The decision was rendered by the Bombay High Court.
FULL TEXT OF THE JUDGMENT/ORDER OF BOMBAY HIGH COURT
On 25 November 2025, after hearing the parties, we made the following order:-
“1. Heard learned counsel for the parties.
2. The learned counsel for the Petitioner submits that by order dated 21 August 2025 the Appellate Authority has directed the first Respondent to refund the Petitioner an amount of Rs.7,27,83,010/- along with interest under Section 56 of the Central Goods and Services Tax, 2017 (CGST Act). He further submits that despite this order, the Respondents are delaying the grant of actual refund along with interest on the ground that an Appeal is going to be filed against the Appellate Authority’s decision.
3. He relies on the decision of the Delhi High Court in the case of Brij Mohan Mangla vs. Union of India & Ors.(2023 (3) TMI 327) in which, it is held that refunds cannot be delayed on the ground that Appeals are in contemplation.
4. Vyas, the Additional Government Pleader seeks some time to obtain instructions.
5. In order to enable Ms. Vyas to obtain instructions, we post this matter on 9 December 2025 for directions/disposal at the admission stage.”
2. By today, we expected Ms Vyas to be ready with the instructions.
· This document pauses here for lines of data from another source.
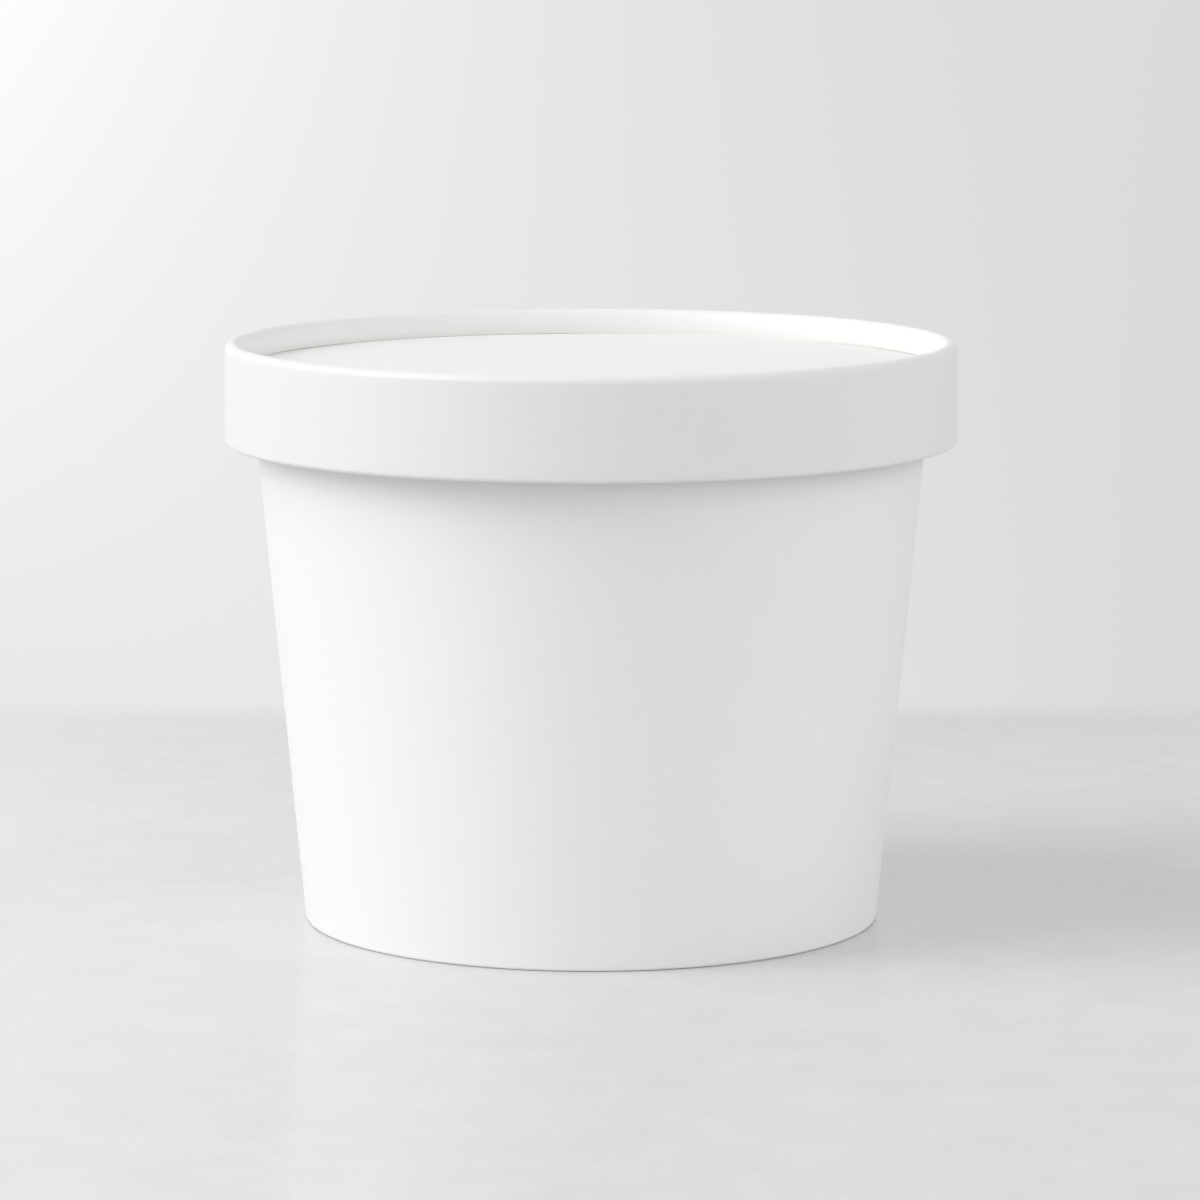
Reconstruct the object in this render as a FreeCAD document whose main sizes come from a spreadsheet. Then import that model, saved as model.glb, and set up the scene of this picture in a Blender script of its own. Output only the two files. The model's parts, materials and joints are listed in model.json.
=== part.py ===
"""Round paperboard food tub, shut with a press-on paperboard lid.

The pack is rolled and folded from coated board. The tub's tapered wall is wrapped round
and glued in an overlap at the back, rolled outwards into a rim bead at the mouth, and
folded inwards at the foot, where it grips the down-turned flange of the base panel. The
lid's band is wrapped the same way, folded inwards over the up-turned flange of the lid
panel, and turned under at its lower edge. The shut tub can't be seen into, so it is solid
above its base panel.

Millimetres, +Z up. The origin is on the axis, in the plane that the foot stands on, and
the glued edge of the tub's side seam is at the back, on the +Y side.
"""
import FreeCAD, Part
import math
import os

import Sketcher

# alias, value, what it is
SIZES = (
    ("tub_height", 75.0, "foot to the top of the rim bead"),
    ("foot_diameter", 78.4, "outside of the standing ring"),
    ("rim_diameter", 98.0, "outside of the rim bead"),
    ("bead_diameter", 3.3, "section of the rolled rim"),
    ("tub_board", 0.45, "thickness of the tub's board"),
    ("foot_round", 0.45, "rounding of the standing ring's two corners"),
    ("base_recess", 6.0, "ground to the underside of the base panel"),
    ("fold_clearance", 0.8, "edge of the foot's inner fold to the base panel"),
    ("base_bend", 0.9, "outer radius where the base panel turns down"),
    ("flange_gap", 0.2, "air below the base panel's flange"),
    ("seam_reach", 12.0, "glued edge to where the outer ply has sunk level"),
    ("seam_sink", 2.0, "degrees that a seam ply runs on below the surface"),
    ("lid_board", 0.5, "thickness of the lid's board"),
    ("lid_clearance", 0.1, "rim bead to the inside of the band, all round"),
    ("band_height", 13.7, "lip to the lower edge of the band"),
    ("band_flare", 0.1, "how far the band opens out at its lower edge"),
    ("lip_width", 2.4, "across the folded lip"),
    ("panel_recess", 3.5, "lip down to the lid panel"),
    ("panel_crease", 0.1, "bevel inside the fold where the lid panel turns up"),
    ("flange_clearance", 0.3, "air above the lid panel's flange, below the turn of the lip"),
    ("hem_width", 1.3, "across the band's turned-under hem"),
    ("hem_height", 2.6, "height of the hem's inner leg"),
    ("lid_turn", 40.0, "degrees from the tub's seam to the lid's seam"),
)

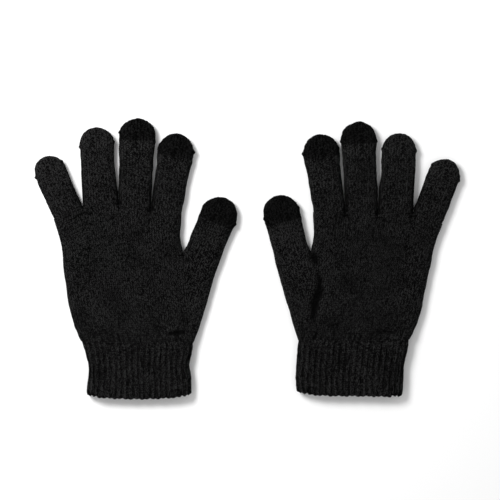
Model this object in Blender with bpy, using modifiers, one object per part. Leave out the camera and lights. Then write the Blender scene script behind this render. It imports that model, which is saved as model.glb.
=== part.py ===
"""A pair of touchscreen knit gloves, laid flat side by side, palm side up.

Each glove is a set of hollow knitted sections: cuff, palm, thumb and four fingers, five fingertips,
an elastic thread inside the cuff and four closing stitches at the finger forks.
Dimensions are in millimetres. A glove's own frame has its origin in the middle of the wrist line,
+X to the thumb and +Y to the fingertips. The left glove is built the same way and mirrored in X.
"""
import math

import bmesh
import bpy
from mathutils import Matrix, Vector

MM = 0.001

FLAT = 9.0  # laid-flat thickness of the palm and the fingers
CUFF_FLAT = 11.0  # laid-flat thickness of the ribbed cuff
WALL = 1.6  # thickness of one layer of knit
GAP = 0.3  # clearance between neighbouring sections
STEP_GAP = 1.5  # clearance below the thumb's base, which turns there
TAPER_END = 0.16  # share of the palm's length over which the cuff's thickness falls to the palm's
ARC_STEPS = 4  # segments in each rounded side of a flat tube
FORK_HOLE = 3.0  # distance above the thumb's fork where the sides close

ELASTIC_RADIUS = 0.4
ELASTIC_TURNS = 4
STITCH_RADIUS = 0.6
STITCH_SPAN = 9.0
STITCH_SAG = 1.5

PAIR_SHIFT = (0.5, -0.25)  # puts the middle of the pair's footprint on the origin

FINGERS = ("little", "ring", "middle", "index")
TIP_LENGTH = {"thumb": 20.5, "index": 17.5, "middle": 16.8, "ring": 14.0, "little": 14.0}
CONDUCTIVE = ("thumb", "index", "middle")

# knuckles: the fork points along the finger line, from the little finger's outer side to the index's.
# caps: middle and radius of each round fingertip.
# crease: the fold at the base of the thumb, from its lower end to the fork.
RIGHT = {
    "name": "right",
    "origin": (-82.0, -61.8),
    "mirror": 1,
    "knuckles": [(-62.4, 91.6), (-41.0, 100.6), (-14.2, 102.1), (9.4, 98.3), (32.8, 96.9)],
    "caps": {
        "little": (-65.2, 127.0, 11.9),
        "ring": (-30.5, 147.1, 13.0),
        "middle": (-0.4, 153.1, 13.8),
        "index": (27.9, 141.9, 13.8),
        "thumb": (60.3, 94.6, 13.8),
    },
    "crease": [(39.7, 16.0), (33.5, 67.0)],
    "little_side": [(-41.7, 0.0), (-44.0, 4.5), (-49.2, 17.9), (-54.4, 49.2), (-57.0, 73.0), (-62.4, 91.6)],
    "thumb_side": [(41.7, 0.0), (46.2, 13.0), (51.4, 31.3), (58.9, 55.1), (66.5, 75.0)],
    "index_side": [(33.5, 67.0), (31.8, 80.0), (32.8, 96.9)],
    "thumb_inside": [(33.5, 67.0), (38.0, 76.0)],
    "cuff_little_side": [(-41.7, 0.0), (-39.5, -6.0), (-37.3, -18.0), (-37.3, -28.0), (-38.4, -42.8)],
    "cuff_thumb_side": [(41.7, 0.0), (40.6, -6.0), (38.4, -18.0), (39.5, -28.0), (40.4, -42.8)],
    "hem_rise": (2.4, 2.8),
}
LEFT = {
    "name": "left",
    "origin": (78.6, -60.3),
    "mirror": -1,
    "knuckles": [(-65.9, 86.4), (-44.3, 95.4), (-17.9, 93.1), (6.0, 95.4), (29.9, 95.4)],
    "caps": {
        "little": (-67.4, 122.9, 12.1),
        "ring": (-33.9, 141.2, 12.9),
        "middle": (-3.7, 149.4, 13.6),
        "index": (23.8, 139.7, 14.1),
        "thumb": (53.6, 94.2, 13.8),
    },
    "crease": [(39.0, 16.0), (31.7, 66.3)],
    "little_side": [(-41.3, 0.0), (-44.3, 6.0), (-48.8, 17.9), (-55.5, 47.7), (-60.2, 70.0), (-65.9, 86.4)],
    "thumb_side": [(41.3, 0.0), (45.1, 11.9), (49.9, 29.8), (57.0, 53.6), (61.8, 74.5)],
    "index_side": [(31.7, 66.3), (29.6, 80.0), (29.9, 95.4)],
    "thumb_inside": [(31.7, 66.3), (35.4, 74.5)],
    "cuff_little_side": [(-41.3, 0.0), (-40.3, -6.0), (-38.2, -19.4), (-37.3, -29.8), (-36.3, -43.2)],
    "cuff_thumb_side": [(41.3, 0.0), (42.1, -6.0), (42.8, -19.4), (43.4, -29.8), (42.6, -43.2)],
    "hem_rise": (0.8, 4.1),
}


def clear_scene():
    for obj in list(bpy.data.objects):
        bpy.data.objects.remove(obj)


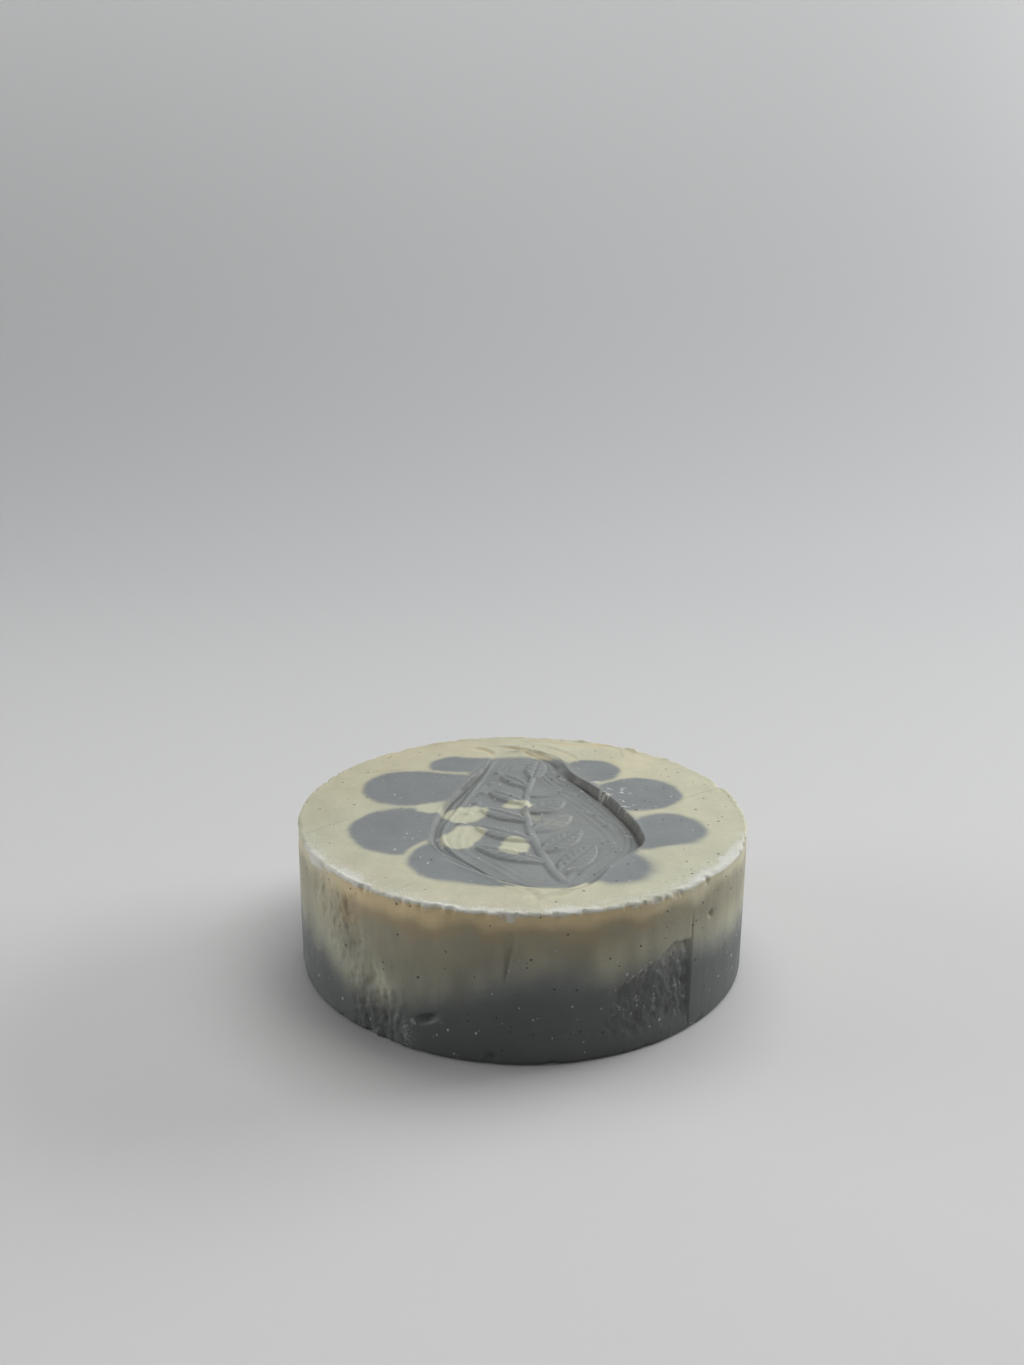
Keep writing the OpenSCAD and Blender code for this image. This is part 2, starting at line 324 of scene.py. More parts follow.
def top_height(x, y):
    """Height of the top face, with the stamp, the lip and the marks of the wire."""
    r = np.hypot(x, y)
    a = around(x, y)
    z = 0 * x
    inward = wall_radius(a, z + PUCK_H) - r
    front = smooth(-172, -150, a) * smooth(-5, -30, a)
    grit = lumps(x, y, z, 0.9, 3, 9.0)
    wave = lumps(x, y, z, 5.0, 2, 2.0)
    swell = lumps(x, y, z, 11.0, 2, 21.0)
    lip = LIP_H * (0.35 + 0.45 * swell + 0.2 * wave + 0.5 * grit)
    lip_shape = smooth(LIP_W * (1.3 + 0.5 * wave), 0.2, inward)
    height = PUCK_H + np.clip(lip, 0, LIP_H * 0.95) * lip_shape
    height += 0.05 * front * grit * smooth(1.8, 0.6, inward)
    height += 0.035 * lumps(x, y, z, 7.0, 3, 6.0) + 0.012 * lumps(x, y * 0.25, z, 0.8, 2, 1.0)
    for at, high, width in BURRS:
        burr = peak(a - at, width) * smooth(1.6, 0.3, inward)
        height += BURR_H * high * burr * np.clip(0.6 + grit, 0, 1.6)
    notch = peak(a - NOTCH_AT, 2.2) * smooth(1.1, 0.1, inward)
    height -= NOTCH_DEEP * notch
    # the soap rolled up a little along the pressed edge
    edge = stamp_edge(x, y)
    height += 0.08 * smooth(0.9, 0.0, edge) * smooth(-0.3, 0.1, edge) * (1 + wave)
    over = np.clip(1 - inward / RIM_ROUND, 0, 1)
    height -= (RIM_DROP + 0.30 * grit) * (1 - np.sqrt(1 - over ** 2))
    return np.minimum(height - pressed(x, y), LIP_LIMIT)


def torn_left(a, z):
    """Where the tube tore the wall on the left, in a band that slants down towards the front."""
    middle = -141 + 17 * smooth(21, 2, z)
    return smooth(12, 5, np.abs(a - middle)) * smooth(24.3, 21.5, z)


def left_ridge(a, x, y, z):
    """Upright ridges and cracks that lean a little towards the front as they go down."""
    lean = (z + 0.35 * np.radians(a + 135) * PUCK_R) * 0.33
    return lumps(x, y, lean, 3.1, 4, 8.0)


def jagged(x, y, z):
    """How far the upper edge of the flaked patch wanders up and down."""
    return 1.1 * lumps(x, y, z, 2.6, 4, 36.0)


# The direction where the tube's seam stopped the tear on the right
SEAM_AT = -47.2


def patch_top(a):
    """Height of the flaked patch's upper edge, which rises to the right."""
    return 11.3 + 4.8 * smooth(-70, -50, a)


def torn_right(a, z, ragged):
    """The flaked patch on the right, with a ragged upper edge and a straight right side."""
    top = patch_top(a) + ragged
    return (smooth(-76, -64, a + 2 * ragged) * smooth(SEAM_AT, SEAM_AT - 0.5, a)
            * smooth(0.5, -0.1, z - top) * smooth(1.5, 5, z))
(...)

However, she once again is constrained to seek some time.
3. Since we had already issued a notice that this Petition would be disposed of at the admission stage, we proceed to do so.
4. Accordingly, we issue the Rule and make it returnable immediately, in accordance with our order of 25 November 2025, and with the consent of the learned counsel for the parties.
5. By order of 21 August 2025, the Appellate Authority has directed the first Respondent to refund the Petitioner an amount of Rs. 7,27,83,010/- along with applicable interest under Section 56 of the CGST Act. The Petitioner has approached the first Respondent with the request for compliance with the Appellate Authority’s order dated 21 August 2025.
6. The Petitioner has pleaded that the Petitioner was informed that an Appeal was contemplated against the order of 21 August 2025 and that, as a result, the refund was not granted to the Petitioner.
7. The learned counsel for the Petitioner relies on the decision of the Delhi High Court in the case of Mr Brij Mohan Mangla vs. Union of India & Ors.1, which holds that the Respondents cannot ignore the orders made by the Appellate Authority merely because they have decided to appeal against those orders. The Delhi High Court observed that it would be debilitating to the Rule of law if the Respondents are permitted to withhold implementation of the orders passed by the Appellate Authority on such grounds.
8. As long as the Appellate Authority’s order dated 21 August 2025 is not set aside or stayed, the first Respondent cannot refuse to comply with the same.
9. Accordingly, we allow this Petition and direct the first Respondent to refund the Petitioner the amount of Rs. 7,27,83,010/- within 10 days from the date of uploading of this order. If this is not done, the first Respondent will have to pay interest, over and above any statutorily payable interest, @ 6% per annum. Such additional interest will have to be first paid by the Respondents to the Petitioner, and thereafter the Respondents will have to hold an inquiry, determine the liability, and recover this additional amount from the officer/officers responsible for the delay. Under no circumstances should the State/Central Exchequer be made accountable for payment of additional amounts from out of the taxpayers’ funds.
10. The Rule is made absolute in the above terms without any order for costs.
11. All concerned must act on an authenticated copy of this order.
12. An authenticated copy of this order must be brought to the notice of the second and third Respondents so that they too can take emergent and appropriate action in this matter.